Lorsque j’in­tro­duis le numéro de compte dans le sys­tème de paiement en ligne de la poste l’or­di­na­teur me le refuse: le numéro est incor­rect.
Le lende­main, ma mère m’emmène à Lhôpi­tal. A l’ap­proche de la mai­son je me couche sur la ban­quette arrière. Elle gare la voiture der­rière la pile de bois. Je sors, sors la clef de sa cachette. Et décou­vre l’é­tat du jardin. Aca­cias brulé, mau­vais­es herbes sur le seuil, noiseti­er pen­dant, rosiers en tra­vers de la porte, puits mal dégagé. Et sur le plateau de cui­sine, assi­ette a demi-lavée, casse­role rem­plie d’eau trou­ble, out­ils en vrac, et le comble, la paire de gants de jar­di­nage: l’un dans la véran­da, l’autre dans l’herbe. 

A Gimbrède

A Gim­brède, bonne humeur bravache du posti­er sur sa tournée. Alors, il va faire chaud! Et ce repas de la chas­se? Com­ment ça va là-dedans? Jusqu’au jour où je souligne son car­ac­tère sym­pa­thique.
- Oh, me répond le voisin, il ne faut rien en croire! Son fils est mort en Thaï­lande et tout ce qu’il a dit c’est: bien fait, il n’avait qu’à pas aller si loin!
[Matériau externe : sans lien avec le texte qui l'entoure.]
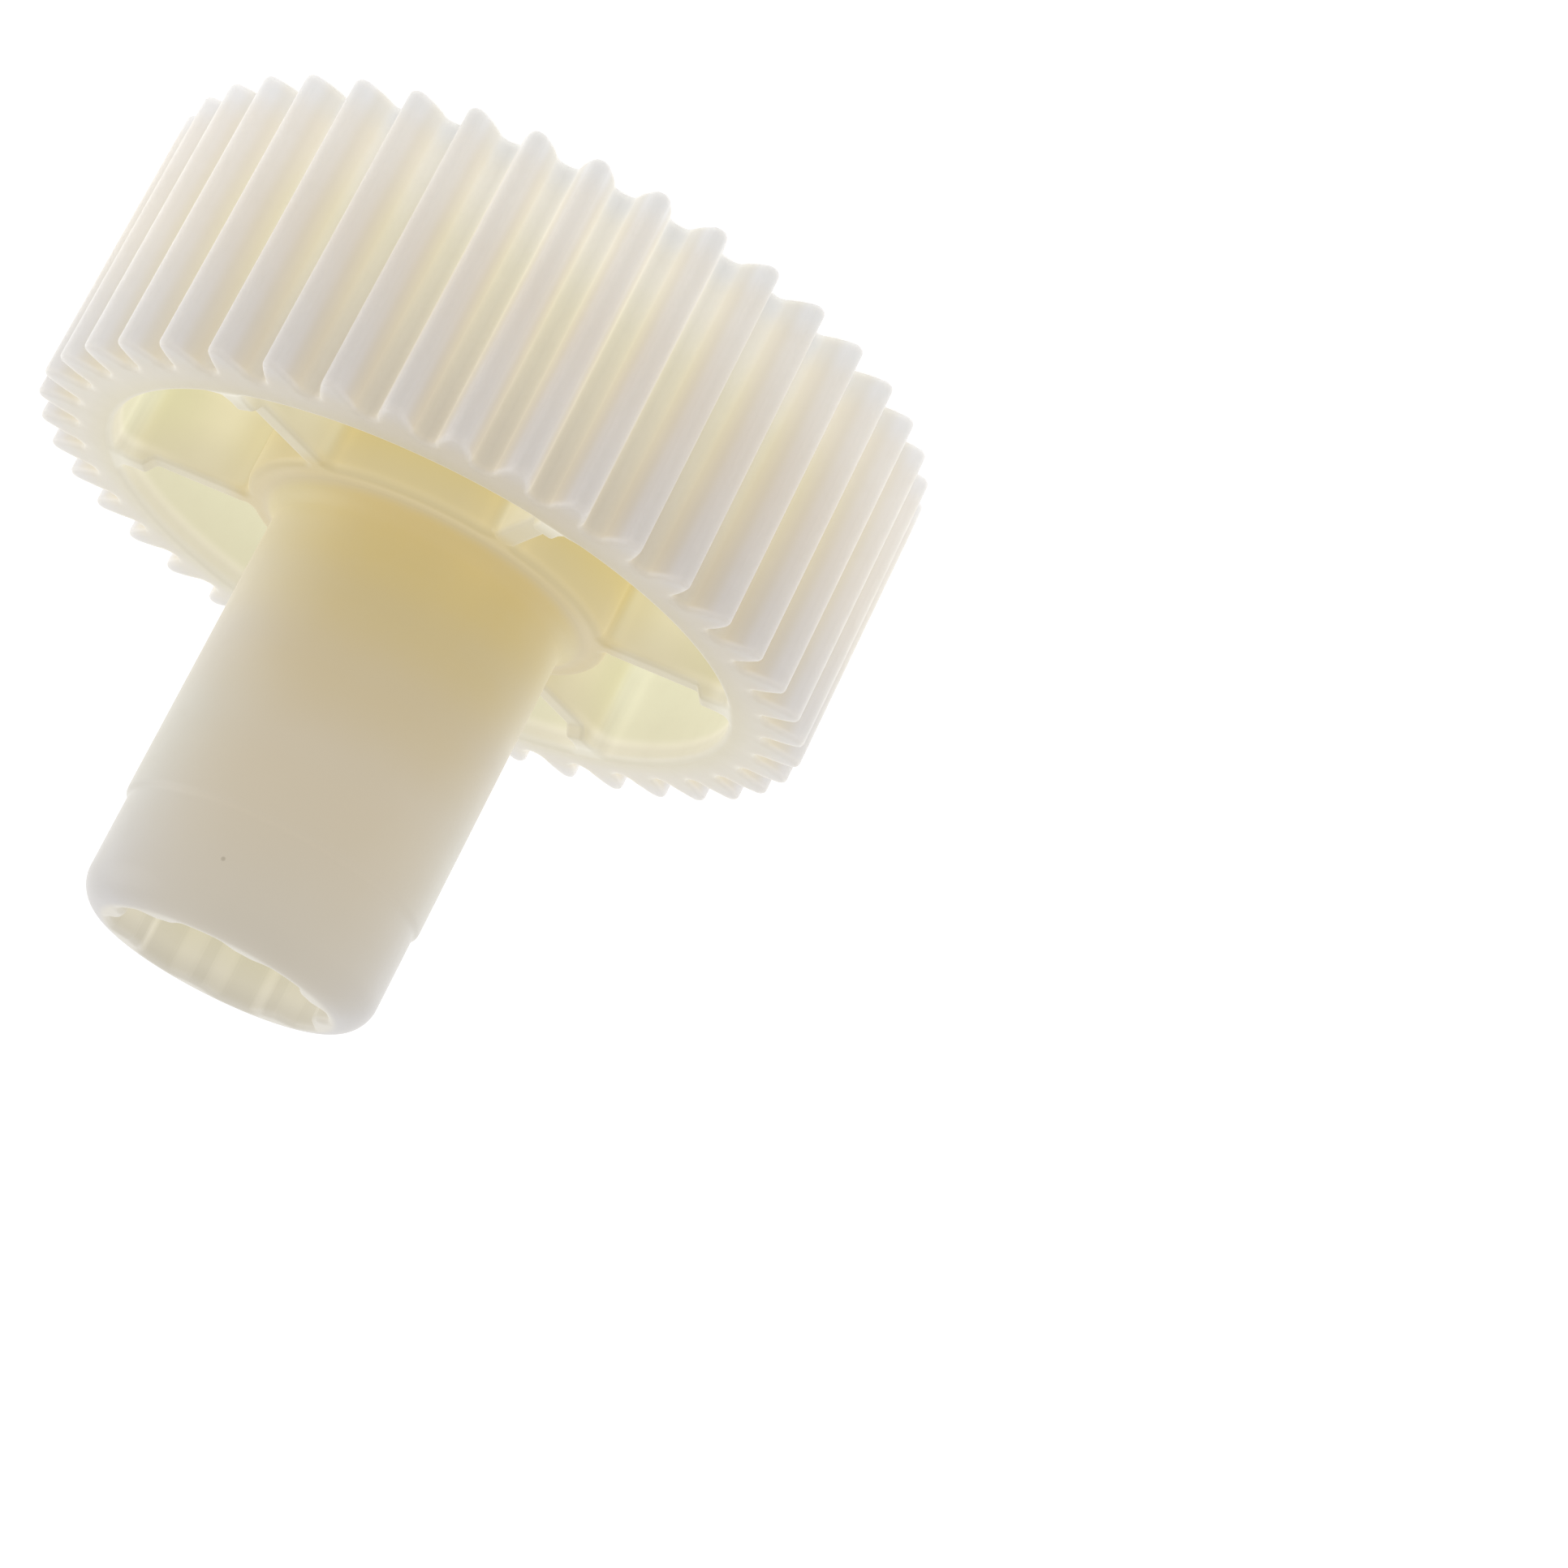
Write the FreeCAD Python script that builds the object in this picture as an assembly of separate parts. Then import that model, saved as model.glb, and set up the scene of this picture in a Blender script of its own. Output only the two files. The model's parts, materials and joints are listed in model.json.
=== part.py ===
import FreeCAD, Part
import math
import os

# Moulded spur gear with a long hollow drive sleeve.
#
# Frame: the gear axis is Z. The origin is the centre of the back face, where
# the axle bore opens. +Z runs from the back face through the toothed wheel
# towards the open, splined end of the sleeve. +X runs through the middle of a
# tooth, of one rib on each side of the web and of one groove of the socket.
# All lengths are millimetres.

# ---- driving dimensions -------------------------------------------------
MODULE = 1.5              # gear module
TEETH = 41                # number of teeth
PRESSURE_ANGLE = 20.0     # degrees
TOOTH_THINNING = 0.14     # backlash allowance taken off the tooth thickness
TIP_CROWN = 0.38          # height of the rounded crown of each tooth
ROOT_ROUND = 0.50         # height of the rounded bottom of each gap
FACE_WIDTH = 24.0         # width of the toothed wheel along Z

RIM_INNER_R = 26.0        # inside radius of the rim, both recesses
WEB_Z0 = 10.25            # back surface of the web disc
WEB_Z1 = 13.75            # front surface of the web disc

BORE_R = 5.4              # axle bore, open at the back
BORE_DEPTH = 25.5         # bore depth from the back face
BACK_BOSS_R = 10.4        # outside radius of the back boss
BACK_RIB_T = 2.8          # thickness of the six back ribs
BACK_RIB_DROP = 0.8       # back ribs lie this far below the back face

COLLAR_R = 15.2           # collar round the root of the sleeve
COLLAR_DROP = 1.1         # collar and front ribs lie this far below the front face
FRONT_RIB_T = 1.8         # thickness of the six front ribs
RIB_STEP_R0 = 23.0        # the front ribs step up close to the rim, from here
RIB_STEP_R1 = 23.7        # to here
RIB_STEP_DROP = 0.2       # and end this far below the front face
RIBS = 6                  # ribs on each side of the web

SLEEVE_R = 12.1           # outside radius of the sleeve (running journal)
NOSE_R = 11.8             # outside radius of the sleeve's nose
NOSE_Z = 48.8             # shoulder between journal and nose
END_Z = 57.7              # open end of the sleeve
NOSE_ROUND = 2.7          # rounding of the open end

FLOOR_T = 2.5             # wall between the axle bore and the socket
SPLINES = 8               # grooves in the socket
SOCKET_LAND_R = 8.0       # radius to the lands between the grooves
SOCKET_GROOVE_R = 8.9     # radius to the bottoms of the grooves
GROOVE_HALF_DEG = 11.0    # half width of a groove's bottom
LAND_START_DEG = 15.0     # where the land starts, from the groove's middle
# -------------------------------------------------------------------------

PITCH_R = MODULE * TEETH / 2.0
TIP_R = PITCH_R + MODULE
ROOT_R = PITCH_R - 1.25 * MODULE
BASE_R = PITCH_R * math.cos(math.radians(PRESSURE_ANGLE))
FLOOR_Z0 = BORE_DEPTH
FLOOR_Z1 = BORE_DEPTH + FLOOR_T
Z = FreeCAD.Vector(0, 0, 1)


def polar(r, angle, z=0.0):
    return FreeCAD.Vector(r * math.cos(angle), r * math.sin(angle), z)


def involute(alpha):
    return math.tan(alpha) - alpha


def half_tooth(r):
    """Half the angle that one tooth fills at radius r."""
    at_pitch = math.pi / (2 * TEETH) - TOOTH_THINNING / (2 * PITCH_R)
    if r <= BASE_R:
        return at_pitch + involute(math.radians(PRESSURE_ANGLE))
    return (
        at_pitch
        + involute(math.radians(PRESSURE_ANGLE))
        - involute(math.acos(BASE_R / r))
    )


def cylinder(r, z0, z1):
    return Part.makeCylinder(r, z1 - z0, FreeCAD.Vector(0, 0, z0), Z)


def ring(r0, r1, z0, z1):
    return cylinder(r1, z0, z1).cut(cylinder(r0, z0 - 1.0, z1 + 1.0))


def toothed_outline():
    """Closed outline of all the teeth: flank, crown, flank, rounded gap."""
    pitch = 2 * math.pi / TEETH
    low, high = ROOT_R + ROOT_ROUND, TIP_R - TIP_CROWN
    steps = 6
    radii = [low + (high - low) * i / (steps - 1) for i in range(steps)]
    edges = []
    for k in range(TEETH):
        mid = k * pitch
        rising = [polar(r, mid - half_tooth(r)) for r in radii]
        falling = [polar(r, mid + half_tooth(r)) for r in reversed(radii)]
        flank = Part.BSplineCurve()
        flank.interpolate(rising)
        edges.append(flank.toShape())
        edges.append(Part.Arc(rising[-1], polar(TIP_R, mid), falling[0]).toShape())
        flank = Part.BSplineCurve()
        flank.interpolate(falling)
        edges.append(flank.toShape())
        following = polar(low, mid + pitch - half_tooth(low))
        edges.append(
            Part.Arc(falling[-1], polar(ROOT_R, mid + pitch / 2), following).toShape()
        )
    return Part.Wire(edges)


def socket_outline(z):
    """Closed outline of the socket: wide grooves between rounded lands."""
    pitch = 2 * math.pi / SPLINES
    g = math.radians(GROOVE_HALF_DEG)
    s = math.radians(LAND_START_DEG)
    edges = []
    for k in range(SPLINES):
        mid = k * pitch
        edges.append(
            Part.Arc(
                polar(SOCKET_GROOVE_R, mid - g, z),
                polar(SOCKET_GROOVE_R, mid, z),
                polar(SOCKET_GROOVE_R, mid + g, z),
            ).toShape()
        )
        edges.append(
            Part.LineSegment(
                polar(SOCKET_GROOVE_R, mid + g, z), polar(SOCKET_LAND_R, mid + s, z)
            ).toShape()
        )
        edges.append(
            Part.Arc(
                polar(SOCKET_LAND_R, mid + s, z),
                polar(SOCKET_LAND_R, mid + pitch / 2, z),
                polar(SOCKET_LAND_R, mid + pitch - s, z),
            ).toShape()
        )
        edges.append(
            Part.LineSegment(
                polar(SOCKET_LAND_R, mid + pitch - s, z),
                polar(SOCKET_GROOVE_R, mid + pitch - g, z),
            ).toShape()
        )
    return Part.Wire(edges)


def socket_core(z0, z1):
    """The solid that the socket's space fills between two heights."""
    return Part.Face(socket_outline(z0)).extrude(FreeCAD.Vector(0, 0, z1 - z0))


def rib(outline_rz, thickness, angle_deg, r0, r1):
    """A radial rib: an outline in radius and height, given a thickness, and
    ended on the cylinders r0 and r1."""
    half = thickness / 2.0
    points = [FreeCAD.Vector(r, -half, z) for r, z in outline_rz]
    plate = Part.Face(Part.makePolygon(points + [points[0]])).extrude(
        FreeCAD.Vector(0, thickness, 0)
    )
    zs = [z for _, z in outline_rz]
    body = plate.common(ring(r0, r1, min(zs) - 1.0, max(zs) + 1.0))
    body.rotate(FreeCAD.Vector(0, 0, 0), Z, angle_deg)
    return body


def one_solid(shape):
    solids = shape.Solids
    if len(solids) != 1:
        raise ValueError("expected one solid, found %d" % len(solids))
    return solids[0]


parts = {}

# Toothed wheel: the teeth and the rim that carries them.
parts["toothed_rim"] = (
    Part.Face(toothed_outline())
    .extrude(FreeCAD.Vector(0, 0, FACE_WIDTH))
    .cut(cylinder(RIM_INNER_R, -1.0, FACE_WIDTH + 1.0))
)

# Web disc, half way through the rim, pierced by the axle bore.
parts["web_disc"] = ring(BORE_R, RIM_INNER_R, WEB_Z0, WEB_Z1)

# Back boss round the mouth of the axle bore, level with the back face.
parts["back_boss"] = ring(BORE_R, BACK_BOSS_R, 0.0, WEB_Z0)

# Collar: the thick hub in front of the web, from which the sleeve rises.
collar_top = FACE_WIDTH - COLLAR_DROP
parts["front_collar"] = ring(BORE_R, COLLAR_R, WEB_Z1, collar_top)

# Root of the sleeve: thick wall round the deep end of the axle bore.
parts["sleeve_root"] = ring(BORE_R, SLEEVE_R, collar_top, FLOOR_Z0)

# Wall that closes the axle bore and carries the bottom of the socket.
parts["socket_floor"] = cylinder(SLEEVE_R, FLOOR_Z0, FLOOR_Z1)

# Journal of the sleeve, with the splined socket inside.
parts["sleeve_journal"] = cylinder(SLEEVE_R, FLOOR_Z1, NOSE_Z).cut(
    socket_core(FLOOR_Z1 - 1.0, NOSE_Z + 1.0)
)

# Nose of the sleeve: slightly smaller, with a large rounding at the open end.
start = FreeCAD.Vector(0, 0, NOSE_Z)
corner = END_Z - NOSE_ROUND
c45 = math.cos(math.pi / 4)
nose_profile = Part.Wire(
    [
        Part.makeLine(start, FreeCAD.Vector(NOSE_R, 0, NOSE_Z)),
        Part.makeLine(FreeCAD.Vector(NOSE_R, 0, NOSE_Z), FreeCAD.Vector(NOSE_R, 0, corner)),
        Part.Arc(
            FreeCAD.Vector(NOSE_R, 0, corner),
            FreeCAD.Vector(
                NOSE_R - NOSE_ROUND * (1 - c45), 0, corner + NOSE_ROUND * c45
            ),
            FreeCAD.Vector(NOSE_R - NOSE_ROUND, 0, END_Z),
        ).toShape(),
        Part.makeLine(
            FreeCAD.Vector(NOSE_R - NOSE_ROUND, 0, END_Z), FreeCAD.Vector(0, 0, END_Z)
        ),
        Part.makeLine(FreeCAD.Vector(0, 0, END_Z), start),
    ]
)
nose = Part.Face(nose_profile).revolve(FreeCAD.Vector(0, 0, 0), Z, 360.0)
parts["sleeve_nose"] = nose.cut(socket_core(NOSE_Z - 1.0, END_Z + 1.0))

# Ribs on both sides of the web, 60 degrees apart.
back_rib_outline = [
    (BACK_BOSS_R - 2.0, BACK_RIB_DROP),
    (RIM_INNER_R + 2.0, BACK_RIB_DROP),
    (RIM_INNER_R + 2.0, WEB_Z0),
    (BACK_BOSS_R - 2.0, WEB_Z0),
]
step_top = FACE_WIDTH - RIB_STEP_DROP
front_rib_outline = [
    (COLLAR_R - 2.0, WEB_Z1),
    (RIM_INNER_R + 2.0, WEB_Z1),
    (RIM_INNER_R + 2.0, step_top),
    (RIB_STEP_R1, step_top),
    (RIB_STEP_R0, collar_top),
    (COLLAR_R - 2.0, collar_top),
]
for i in range(RIBS):
    angle = i * 360.0 / RIBS
    parts["back_rib_%d" % (i + 1)] = rib(
        back_rib_outline, BACK_RIB_T, angle, BACK_BOSS_R, RIM_INNER_R
    )
    parts["front_rib_%d" % (i + 1)] = rib(
        front_rib_outline, FRONT_RIB_T, angle, COLLAR_R, RIM_INNER_R
    )

os.makedirs("parts", exist_ok=True)
for name, shape in parts.items():
    solid = one_solid(shape)
    if not solid.isValid():
        raise ValueError("%s is not a valid solid" % name)
    solid.exportStep("parts/%s.step" % name)
    box = solid.BoundBox
    print(
        "%-16s volume %9.1f mm3  z %.2f to %.2f  x %.2f to %.2f"
        % (name, solid.Volume, box.ZMin, box.ZMax, box.XMin, box.XMax)
    )
print("tip radius %.3f, pitch radius %.3f, root radius %.3f" % (TIP_R, PITCH_R, ROOT_R))
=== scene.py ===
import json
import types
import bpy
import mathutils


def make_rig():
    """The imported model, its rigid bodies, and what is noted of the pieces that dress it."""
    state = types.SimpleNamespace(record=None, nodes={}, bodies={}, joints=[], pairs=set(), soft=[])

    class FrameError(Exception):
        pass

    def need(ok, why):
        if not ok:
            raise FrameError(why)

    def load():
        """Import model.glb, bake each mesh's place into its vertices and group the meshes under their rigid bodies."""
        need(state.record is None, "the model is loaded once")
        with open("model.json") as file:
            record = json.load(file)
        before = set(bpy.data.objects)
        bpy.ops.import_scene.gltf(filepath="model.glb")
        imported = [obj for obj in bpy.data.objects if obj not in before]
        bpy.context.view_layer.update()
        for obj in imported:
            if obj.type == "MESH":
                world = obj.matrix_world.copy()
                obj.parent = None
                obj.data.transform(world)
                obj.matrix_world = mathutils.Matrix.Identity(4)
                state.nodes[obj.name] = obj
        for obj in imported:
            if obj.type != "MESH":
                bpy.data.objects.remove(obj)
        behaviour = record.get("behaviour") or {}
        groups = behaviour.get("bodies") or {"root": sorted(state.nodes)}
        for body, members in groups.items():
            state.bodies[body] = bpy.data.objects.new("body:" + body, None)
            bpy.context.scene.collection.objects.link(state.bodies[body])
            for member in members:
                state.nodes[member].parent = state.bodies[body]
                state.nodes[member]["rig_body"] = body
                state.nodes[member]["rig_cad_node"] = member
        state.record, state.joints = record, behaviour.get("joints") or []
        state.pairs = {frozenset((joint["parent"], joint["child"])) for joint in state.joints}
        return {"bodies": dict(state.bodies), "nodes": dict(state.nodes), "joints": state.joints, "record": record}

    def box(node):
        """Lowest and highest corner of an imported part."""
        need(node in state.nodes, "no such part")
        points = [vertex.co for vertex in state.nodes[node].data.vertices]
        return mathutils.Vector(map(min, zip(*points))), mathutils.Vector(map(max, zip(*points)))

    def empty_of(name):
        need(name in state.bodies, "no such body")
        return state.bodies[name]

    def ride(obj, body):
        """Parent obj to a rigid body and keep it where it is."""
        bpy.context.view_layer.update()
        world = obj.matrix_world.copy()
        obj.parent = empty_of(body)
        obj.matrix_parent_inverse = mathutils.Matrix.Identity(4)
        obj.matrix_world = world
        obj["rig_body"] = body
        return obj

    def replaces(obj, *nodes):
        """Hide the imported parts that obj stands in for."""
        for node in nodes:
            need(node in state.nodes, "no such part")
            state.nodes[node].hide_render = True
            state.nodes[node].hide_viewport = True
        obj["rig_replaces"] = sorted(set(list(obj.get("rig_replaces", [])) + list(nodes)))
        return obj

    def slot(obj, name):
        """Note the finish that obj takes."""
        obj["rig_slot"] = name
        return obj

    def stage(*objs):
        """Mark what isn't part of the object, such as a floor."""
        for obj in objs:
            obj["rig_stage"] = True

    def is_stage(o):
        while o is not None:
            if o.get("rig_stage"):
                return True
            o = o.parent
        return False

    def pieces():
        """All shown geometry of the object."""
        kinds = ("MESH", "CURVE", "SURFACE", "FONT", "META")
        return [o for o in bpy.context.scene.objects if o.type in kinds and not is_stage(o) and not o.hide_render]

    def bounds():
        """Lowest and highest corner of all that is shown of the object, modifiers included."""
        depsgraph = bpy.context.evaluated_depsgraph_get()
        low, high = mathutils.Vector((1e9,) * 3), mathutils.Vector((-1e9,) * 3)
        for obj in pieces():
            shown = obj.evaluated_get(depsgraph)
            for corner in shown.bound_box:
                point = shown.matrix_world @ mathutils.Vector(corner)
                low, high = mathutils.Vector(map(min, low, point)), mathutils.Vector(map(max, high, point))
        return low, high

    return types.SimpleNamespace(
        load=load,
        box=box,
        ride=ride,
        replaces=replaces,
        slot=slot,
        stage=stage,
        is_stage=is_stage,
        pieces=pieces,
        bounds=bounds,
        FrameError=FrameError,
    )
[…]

De mon ami d’adolescence sa mère

De mon ami d’ado­les­cence sa mère que je ren­con­trais un jour à la mai­son de la radio me dit, je crois qu’il a souf­fert lorsqu’il vivait à Brux­elles, d’ailleurs il a fini à la soupe pop­u­laire. Gala de même, à pro­pos de son fils, m’ex­pli­quait, c’est quelqu’un de frag­ile, quelqu’un… Manière dans les deux cas de par­ler de son enfant comme d’un autre qui sur­pren­nent mais ont peut-être pour but de se pré­mu­nir con­tre l’im­pact émo­tion­nel que sus­cit­erait l’évo­ca­tion directe.